Nem a razão nem o espírito se impõem. Só nos abrimos a eles por livre vontade. A abertura para a razão vem essencialmente da caridade, do amor ao próximo, pelo qual o homem renuncia a impor seu desejo e aceita submeter-se ao diálogo, à prova, ao senso das proporções e, em suma, ao primado da realidade. A abertura para a razão é educação. Educação vem de ex ducere, que significa levar para fora. Pela educação a alma se liberta da prisão subjetiva, do egocentrismo cognitivo próprio da infância, e se abre para a grandeza e a complexidade do real. A meta da educação é a conquista da maturidade. O homem maduro — o spoudaios de que fala Aristóteles — é aquele que tornou sua alma dócil à razão, fazendo da aceitação da realidade o seu estado de ânimo habitual e capacitando-se, por esse meio, a orientar sua comunidade para o bem. Este ponto é crucial: ninguém pode guiar a comunidade no caminho do bem antes de tornar-se maduro no sentido de Aristóteles. Líderes revolucionários e intelectuais ativistas são apenas homens imaturos que projetam sobre a comunidade seus desejos subjetivos, seus temores e suas ilusões pueris, produzindo o mal com o nome de bem.

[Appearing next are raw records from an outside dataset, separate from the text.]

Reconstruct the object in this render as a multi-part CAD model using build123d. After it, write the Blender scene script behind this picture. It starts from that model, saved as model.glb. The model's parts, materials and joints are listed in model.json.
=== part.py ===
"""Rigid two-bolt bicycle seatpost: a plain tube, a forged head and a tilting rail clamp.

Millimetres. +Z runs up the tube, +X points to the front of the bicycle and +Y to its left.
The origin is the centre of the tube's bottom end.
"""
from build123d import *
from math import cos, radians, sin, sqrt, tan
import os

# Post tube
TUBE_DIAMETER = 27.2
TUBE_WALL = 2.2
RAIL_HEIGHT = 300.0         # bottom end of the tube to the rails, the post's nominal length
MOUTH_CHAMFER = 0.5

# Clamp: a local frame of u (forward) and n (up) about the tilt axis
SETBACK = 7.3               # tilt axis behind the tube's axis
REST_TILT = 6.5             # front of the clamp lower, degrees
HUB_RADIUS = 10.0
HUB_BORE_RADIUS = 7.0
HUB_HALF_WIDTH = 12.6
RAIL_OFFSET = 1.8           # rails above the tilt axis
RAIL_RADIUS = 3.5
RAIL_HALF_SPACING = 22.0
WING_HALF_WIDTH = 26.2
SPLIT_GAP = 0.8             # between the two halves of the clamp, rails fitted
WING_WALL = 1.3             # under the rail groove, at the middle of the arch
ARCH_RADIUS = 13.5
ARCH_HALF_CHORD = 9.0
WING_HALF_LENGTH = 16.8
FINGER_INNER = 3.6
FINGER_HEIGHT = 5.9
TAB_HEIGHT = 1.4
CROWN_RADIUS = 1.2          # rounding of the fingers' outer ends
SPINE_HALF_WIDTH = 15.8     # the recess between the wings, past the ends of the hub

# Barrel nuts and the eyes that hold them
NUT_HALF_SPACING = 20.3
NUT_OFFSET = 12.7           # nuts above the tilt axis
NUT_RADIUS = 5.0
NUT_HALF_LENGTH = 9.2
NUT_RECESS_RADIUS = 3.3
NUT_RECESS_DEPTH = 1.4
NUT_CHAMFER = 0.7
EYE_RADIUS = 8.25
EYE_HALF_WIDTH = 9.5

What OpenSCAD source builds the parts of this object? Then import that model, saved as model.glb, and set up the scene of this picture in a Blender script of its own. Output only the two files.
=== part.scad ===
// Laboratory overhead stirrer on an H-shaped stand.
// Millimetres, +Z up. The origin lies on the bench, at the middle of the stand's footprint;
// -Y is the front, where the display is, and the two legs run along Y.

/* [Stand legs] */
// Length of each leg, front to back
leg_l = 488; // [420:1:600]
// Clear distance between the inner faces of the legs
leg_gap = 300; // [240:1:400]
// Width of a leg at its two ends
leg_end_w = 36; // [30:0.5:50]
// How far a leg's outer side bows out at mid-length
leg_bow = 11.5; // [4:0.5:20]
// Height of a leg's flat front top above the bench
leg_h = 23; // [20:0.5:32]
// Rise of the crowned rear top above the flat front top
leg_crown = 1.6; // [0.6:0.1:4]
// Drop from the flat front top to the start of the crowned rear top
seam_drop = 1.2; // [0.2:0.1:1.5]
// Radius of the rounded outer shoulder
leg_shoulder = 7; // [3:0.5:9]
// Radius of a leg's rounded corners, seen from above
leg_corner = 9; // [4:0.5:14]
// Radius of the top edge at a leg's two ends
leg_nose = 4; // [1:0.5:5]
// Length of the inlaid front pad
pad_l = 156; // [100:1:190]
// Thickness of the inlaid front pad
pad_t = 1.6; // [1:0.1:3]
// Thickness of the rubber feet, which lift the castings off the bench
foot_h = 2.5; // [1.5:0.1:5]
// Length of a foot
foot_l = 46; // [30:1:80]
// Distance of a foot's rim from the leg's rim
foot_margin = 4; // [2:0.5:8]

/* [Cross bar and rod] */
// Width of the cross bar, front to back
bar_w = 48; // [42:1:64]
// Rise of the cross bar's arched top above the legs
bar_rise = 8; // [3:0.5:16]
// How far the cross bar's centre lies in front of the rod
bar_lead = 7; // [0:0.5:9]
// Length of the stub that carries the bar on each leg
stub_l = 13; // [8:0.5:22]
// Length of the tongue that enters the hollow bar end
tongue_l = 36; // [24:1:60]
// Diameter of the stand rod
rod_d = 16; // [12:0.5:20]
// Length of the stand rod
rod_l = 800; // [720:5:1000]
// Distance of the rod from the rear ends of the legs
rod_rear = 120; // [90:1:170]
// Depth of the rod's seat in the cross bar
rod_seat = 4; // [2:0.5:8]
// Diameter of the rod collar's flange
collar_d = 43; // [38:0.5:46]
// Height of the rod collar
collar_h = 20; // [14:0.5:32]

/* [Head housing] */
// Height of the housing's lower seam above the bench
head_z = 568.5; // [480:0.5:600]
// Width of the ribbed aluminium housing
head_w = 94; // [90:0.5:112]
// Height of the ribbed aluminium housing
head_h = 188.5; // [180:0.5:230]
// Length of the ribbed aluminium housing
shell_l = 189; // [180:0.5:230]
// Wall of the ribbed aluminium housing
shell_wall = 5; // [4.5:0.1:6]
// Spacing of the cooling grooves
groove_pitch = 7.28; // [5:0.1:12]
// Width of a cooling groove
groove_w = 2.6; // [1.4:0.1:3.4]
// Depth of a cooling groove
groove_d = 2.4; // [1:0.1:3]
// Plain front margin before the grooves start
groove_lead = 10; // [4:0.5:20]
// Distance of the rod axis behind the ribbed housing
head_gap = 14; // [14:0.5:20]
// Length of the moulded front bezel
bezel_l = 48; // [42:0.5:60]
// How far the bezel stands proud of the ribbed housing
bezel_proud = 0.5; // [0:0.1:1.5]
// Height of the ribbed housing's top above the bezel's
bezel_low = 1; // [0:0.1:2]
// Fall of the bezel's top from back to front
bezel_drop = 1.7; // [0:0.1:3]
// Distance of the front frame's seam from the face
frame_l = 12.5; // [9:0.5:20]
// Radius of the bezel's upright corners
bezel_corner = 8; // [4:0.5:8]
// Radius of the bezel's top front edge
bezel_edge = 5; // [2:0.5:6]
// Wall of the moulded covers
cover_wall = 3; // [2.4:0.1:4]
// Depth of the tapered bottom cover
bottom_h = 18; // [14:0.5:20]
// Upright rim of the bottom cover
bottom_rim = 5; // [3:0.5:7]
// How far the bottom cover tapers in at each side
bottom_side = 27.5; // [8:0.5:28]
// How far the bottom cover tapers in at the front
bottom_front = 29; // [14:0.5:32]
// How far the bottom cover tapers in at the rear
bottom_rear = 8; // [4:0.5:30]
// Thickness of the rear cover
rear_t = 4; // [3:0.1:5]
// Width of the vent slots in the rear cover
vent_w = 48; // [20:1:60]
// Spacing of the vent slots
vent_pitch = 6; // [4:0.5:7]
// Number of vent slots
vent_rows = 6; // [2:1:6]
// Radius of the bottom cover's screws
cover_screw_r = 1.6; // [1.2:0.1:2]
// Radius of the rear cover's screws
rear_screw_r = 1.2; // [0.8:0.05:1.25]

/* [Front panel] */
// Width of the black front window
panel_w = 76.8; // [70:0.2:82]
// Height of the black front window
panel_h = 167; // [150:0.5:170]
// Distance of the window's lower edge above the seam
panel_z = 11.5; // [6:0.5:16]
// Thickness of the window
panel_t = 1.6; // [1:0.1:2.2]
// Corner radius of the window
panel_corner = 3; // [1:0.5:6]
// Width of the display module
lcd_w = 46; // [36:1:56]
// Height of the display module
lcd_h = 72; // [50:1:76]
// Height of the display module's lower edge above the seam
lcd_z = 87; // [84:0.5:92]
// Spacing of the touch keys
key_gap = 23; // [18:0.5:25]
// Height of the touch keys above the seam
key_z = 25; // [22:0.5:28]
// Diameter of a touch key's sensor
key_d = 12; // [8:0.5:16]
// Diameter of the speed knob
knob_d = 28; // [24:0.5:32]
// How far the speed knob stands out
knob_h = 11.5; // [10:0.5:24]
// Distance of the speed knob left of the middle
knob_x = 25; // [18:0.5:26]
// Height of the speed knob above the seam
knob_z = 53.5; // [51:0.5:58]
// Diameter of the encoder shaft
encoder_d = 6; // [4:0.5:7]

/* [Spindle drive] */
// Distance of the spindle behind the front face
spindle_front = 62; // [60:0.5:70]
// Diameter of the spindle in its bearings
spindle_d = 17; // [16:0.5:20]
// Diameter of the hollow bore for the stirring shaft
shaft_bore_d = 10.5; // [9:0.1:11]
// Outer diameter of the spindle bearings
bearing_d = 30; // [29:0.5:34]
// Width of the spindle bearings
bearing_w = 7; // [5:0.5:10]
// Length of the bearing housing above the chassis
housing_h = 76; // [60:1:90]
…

A abertura ao espírito é um ato de confiança prévia no bem supremo da existência, ato sem o qual a razão perde o impulso ascendente que a anima e, fugindo do infinito, se aprisiona em alguma pseudototalidade, mais alienante ainda que o egoísmo subjetivo inicial. O nome religioso desse ato de confiança é fé, mas a confiança que eleva a razão à busca do infinito transcende o sentido da mera adesão a um credo em particular e tem antes uma dimensão antropológica: tudo o que o ser humano fez de bom, fez movido pela fé e por meio da razão.

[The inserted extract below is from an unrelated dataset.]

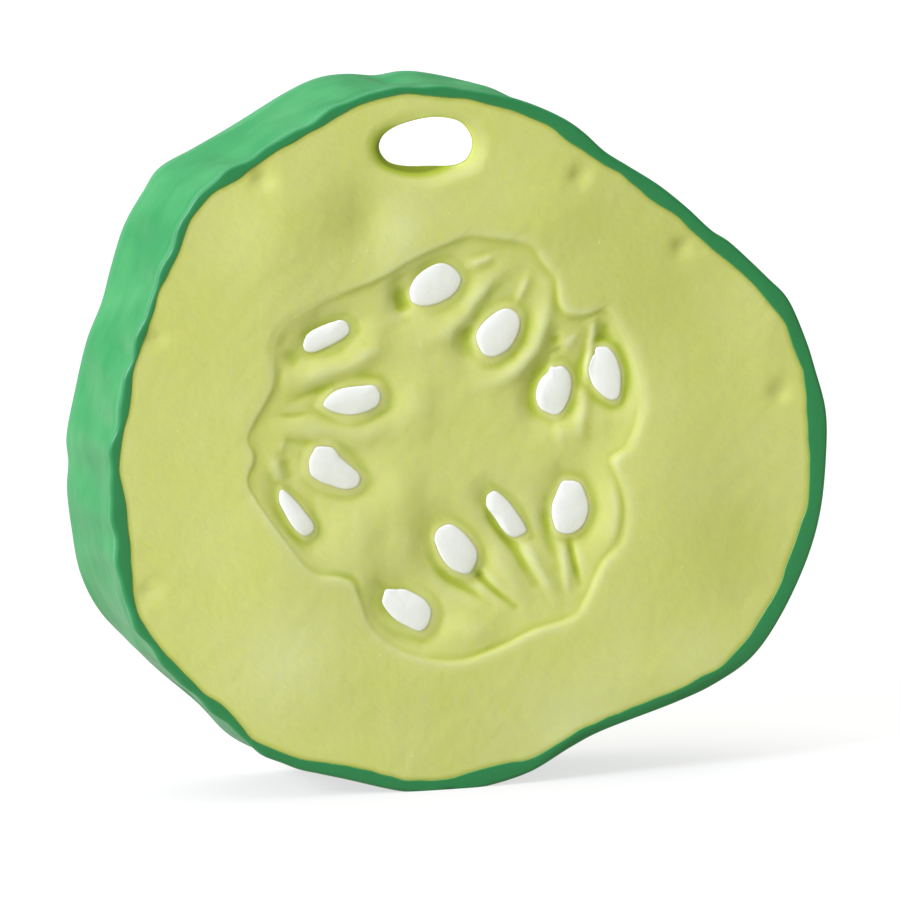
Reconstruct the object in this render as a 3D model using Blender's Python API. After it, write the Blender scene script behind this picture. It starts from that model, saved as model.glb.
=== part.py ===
"""Cucumber slice teether: one solid of moulded rubber that stands on its rim.

Frame: metres, +X to the right, +Z up, the front face looks along -Y, and the origin is at the bottom
centre. Sizes below are in millimetres and are scaled by MM where the mesh is made.

The body is a slice between a front and a back outline. Each face carries a lobed seed cavity with ribs,
seeds and a few small dents, and a slot runs through the slice near its top.
"""
import bpy
import bmesh
import numpy as np

MM = 0.001

# Driving dimensions, in millimetres.
THICKNESS = 19.0
HALF = THICKNESS / 2
HUB = (-3.6, 43.0)          # the middle of the seed cavity, where the polar grid has its pole
EDGE_RADIUS = 1.0           # rounding where the faces turn into the rind wall
RIM_WIDTH = 1.4             # ring of rind on each face, inside the rounding
WALL_SWELL = 0.25           # how far the rind wall hollows between its two rims
CAVITY_DEPTH = 0.9          # drop from the face to the cavity floor
CAVITY_STEP = 0.8           # width of the slope round the cavity
SEED_RISE = 1.2             # seeds above the cavity floor
SEED_SINK = 1.2             # seeds below the cavity floor, sunk in the body
POCKET_DEPTH = 0.35         # soft hollow round each seed
POCKET_REACH = (0.65, 0.75)  # its half length and half width, as shares of the seed's

# The polar grid: its directions, and where its rings lie between the pole and the outline.
SPOKES = 96
FLOOR_SHARES = (0.2, 0.36, 0.5, 0.62, 0.73, 0.83, 0.92, 1.0)
FACE_SHARES = (0.25, 0.5, 0.72, 0.88, 1.0)
WALL_SHARES = (0.3, 0.5, 0.7)
EDGE_TURNS = np.radians((30.0, 60.0, 90.0))

# Closed outlines as (x, z), anticlockwise seen from the front.
FRONT_OUTLINE = (
    (47.6, 39.9), (47.5, 45.7), (46.0, 51.1), (44.6, 55.2), (42.3, 60.1), (39.5, 63.0), (34.5, 67.6),
    (31.8, 69.4), (28.5, 72.4), (24.7, 75.4), (20.7, 77.9), (17.5, 79.9), (14.7, 82.4), (12.1, 84.2),
    (8.3, 86.0), (4.7, 87.2), (-0.3, 88.3), (-5.3, 89.0), (-10.8, 88.9), (-15.8, 87.8), (-20.3, 85.6),
    (-27.8, 81.7), (-32.1, 79.3), (-35.5, 76.9), (-37.6, 73.9), (-39.7, 69.6), (-41.6, 64.9),
    (-43.5, 59.9), (-45.2, 54.9), (-46.2, 49.9), (-47.3, 44.5), (-47.3, 39.4), (-46.8, 33.4),
    (-45.5, 26.2), (-42.7, 20.8), (-38.8, 16.1), (-34.3, 11.9), (-30.5, 8.4), (-27.3, 5.7),
    (-22.8, 3.8), (-16.3, 2.0), (-9.3, 0.1), (-3.3, -0.5), (1.7, 0.0), (7.7, 1.5), (13.3, 4.4),
    (17.7, 6.3), (27.2, 9.2), (32.8, 11.4), (37.8, 14.6), (41.7, 19.8), (45.1, 26.7), (46.9, 32.9),
)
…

O espírito e a razão educam os sentimentos. Os sentimentos do homem amadurecido pelo espírito e pela razão são diferentes dos do homem imaturo, porque aquele ama o que deve amar e odeia o que deve odiar, enquanto o segundo ama ou odeia às tontas, segundo as inclinações arbitrárias da sua subjetividade moldada pelas pressões e atrativos do meio social.

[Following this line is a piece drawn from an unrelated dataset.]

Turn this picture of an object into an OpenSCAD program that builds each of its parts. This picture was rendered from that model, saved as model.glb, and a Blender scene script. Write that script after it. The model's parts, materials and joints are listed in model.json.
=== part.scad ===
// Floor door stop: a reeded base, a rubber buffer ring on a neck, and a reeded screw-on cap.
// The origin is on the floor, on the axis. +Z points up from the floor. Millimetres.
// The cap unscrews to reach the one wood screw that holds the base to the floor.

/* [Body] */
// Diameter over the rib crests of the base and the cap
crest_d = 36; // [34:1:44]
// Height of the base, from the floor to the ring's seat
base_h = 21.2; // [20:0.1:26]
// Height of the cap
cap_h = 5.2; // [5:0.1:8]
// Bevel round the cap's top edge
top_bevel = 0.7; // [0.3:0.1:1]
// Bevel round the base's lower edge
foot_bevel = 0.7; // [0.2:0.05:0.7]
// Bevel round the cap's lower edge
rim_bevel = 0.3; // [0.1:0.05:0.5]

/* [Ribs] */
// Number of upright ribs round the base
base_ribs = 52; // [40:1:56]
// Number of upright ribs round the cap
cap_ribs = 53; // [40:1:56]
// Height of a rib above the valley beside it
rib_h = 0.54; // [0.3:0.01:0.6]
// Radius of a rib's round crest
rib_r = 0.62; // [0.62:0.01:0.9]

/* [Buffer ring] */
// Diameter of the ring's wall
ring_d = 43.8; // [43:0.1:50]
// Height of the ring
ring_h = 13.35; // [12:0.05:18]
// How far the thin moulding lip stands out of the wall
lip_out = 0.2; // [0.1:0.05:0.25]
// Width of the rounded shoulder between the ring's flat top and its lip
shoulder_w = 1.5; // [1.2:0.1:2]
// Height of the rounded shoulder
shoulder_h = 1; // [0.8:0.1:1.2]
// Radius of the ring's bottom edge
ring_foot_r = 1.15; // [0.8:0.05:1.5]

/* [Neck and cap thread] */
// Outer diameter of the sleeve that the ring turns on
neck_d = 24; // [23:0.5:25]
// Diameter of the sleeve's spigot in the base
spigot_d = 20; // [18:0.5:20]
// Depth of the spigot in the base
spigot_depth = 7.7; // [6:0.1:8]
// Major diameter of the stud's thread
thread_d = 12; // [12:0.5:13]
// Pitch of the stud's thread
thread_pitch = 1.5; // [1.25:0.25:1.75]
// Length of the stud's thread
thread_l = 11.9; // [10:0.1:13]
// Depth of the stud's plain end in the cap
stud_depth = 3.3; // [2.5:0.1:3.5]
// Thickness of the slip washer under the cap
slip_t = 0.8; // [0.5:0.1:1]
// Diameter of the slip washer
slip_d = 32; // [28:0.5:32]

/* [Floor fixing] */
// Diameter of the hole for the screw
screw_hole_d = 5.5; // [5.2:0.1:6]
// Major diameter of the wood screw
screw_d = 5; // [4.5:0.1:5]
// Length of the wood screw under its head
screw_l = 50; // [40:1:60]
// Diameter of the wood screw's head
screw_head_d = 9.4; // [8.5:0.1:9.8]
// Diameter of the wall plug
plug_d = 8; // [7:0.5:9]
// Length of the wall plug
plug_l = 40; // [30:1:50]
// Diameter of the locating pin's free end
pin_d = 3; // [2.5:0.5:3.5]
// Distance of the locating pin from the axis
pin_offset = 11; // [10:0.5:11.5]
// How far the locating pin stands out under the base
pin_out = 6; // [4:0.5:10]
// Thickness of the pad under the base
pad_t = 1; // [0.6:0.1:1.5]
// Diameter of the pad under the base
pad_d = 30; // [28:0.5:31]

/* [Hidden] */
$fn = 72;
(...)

Mas o que atrai a alma para a abertura ao espírito e à razão é a esperança, e o despertar da esperança é um mistério. Homens submetidos à mais dura opressão e aos mais tormentosos sofrimentos conservam sua esperança, enquanto outros a perdem à primeira frustração de um desejo tolo. A esperança não está sob o nosso controle. Seu advento depende do espírito mesmo, que sopra onde quer. Todos os enredos humanos, da vida e da ficção, giram em torno do mistério da esperança.

A esperança, a fé e a caridade educam os sentimentos para o amor ao que deve ser amado. O culto idolátrico dos sentimentos é um egocentrismo cognitivo, um complexo de Peter Pan que recusa a maturidade. Quanto mais o homem busca afirmar sua liberdade por meio da adesão cega a seus sentimentos e desejos, mais se torna escravo da tagarelice ambiente. O caminho da liberdade é para cima, não para baixo. Libertar-se não é afirmar-se: é transcender-se.

Das várias formas de escravidão a que o homem se sujeita pelo culto dos sentimentos, a pior é a escravidão às palavras. Por meio do falatório em torno o homem pode ser adestrado para ter certos sentimentos e emoções à simples audição de determinadas palavras, independentemente dos fatos e do contexto. Paz e guerra, por exemplo, suscitam reações automáticas. Por isso as massas imaturas aceitam com a maior credulidade os novos regimes de governo que prometem acabar com as guerras e instaurar a paz. Mas é só nominalmente que guerra significa morticínio e paz significa tranqüilidade e segurança. As guerras, no século XX, mataram 70 milhões de pessoas. É muita gente. Mas 180 milhões, mais que o dobro disso, foram mortos por seus próprios governos, em tempo de paz e em nome da paz. O homem maduro sabe que as relações entre guerra e paz são ambíguas, que só um exame criterioso da situação concreta permite discernir a dosagem do bem e do mal misturados em cada uma delas a cada momento. Ele sabe que a Pomba da Paz, oferecida à adoração infantil nas escolas, foi um desenho encomendado a Pablo Picasso por Josef Stalin com o intuito de fazer com que o símbolo da Pax soviética — a ordem social totalitária construída sobre trabalho escravo, prisões em massa e genocídio — se sobrepusesse, na imaginação dos povos, ao símbolo cristão do Espírito Santo. O homem maduro sabe que, tanto quanto a Pomba da Paz, também manifestos pela paz, discursos pela paz e até missas pela paz são, muitas vezes, blasfêmias e armas de guerra. No dicionário, os sentidos da guerra e da paz estão nitidamente distintos, mas o homem maduro não se refugia da complexidade das coisas no apelo pueril a absolutos verbais.

Igualdade, liberdade, direito, ordem, segurança e milhares de outras palavras foram também incutidas na mente das massas como programas de computador para acionar nelas automaticamente as emoções desejadas pelo programador, fazendo com que amem o que deveriam odiar e odeiem o que deveriam amar. Até a esperança, chave da fé e da caridade, se torna aí uma arma contra o espírito, quando se coisifica na expectativa de um mundo melhor, de uma sociedade mais justa ou, no fim das contas, de ganhar mais dinheiro. Jesus deixou claro que não era nenhuma dessas esperanças a que Ele trazia. Era a esperança de fazer de cada um de nós um novo Cristo, encarnação e testemunha do espírito. Quem aceitar menos que isso só ganhará, em vez da paz de Cristo, uma bandeirinha da ONU com a pomba de Stalin.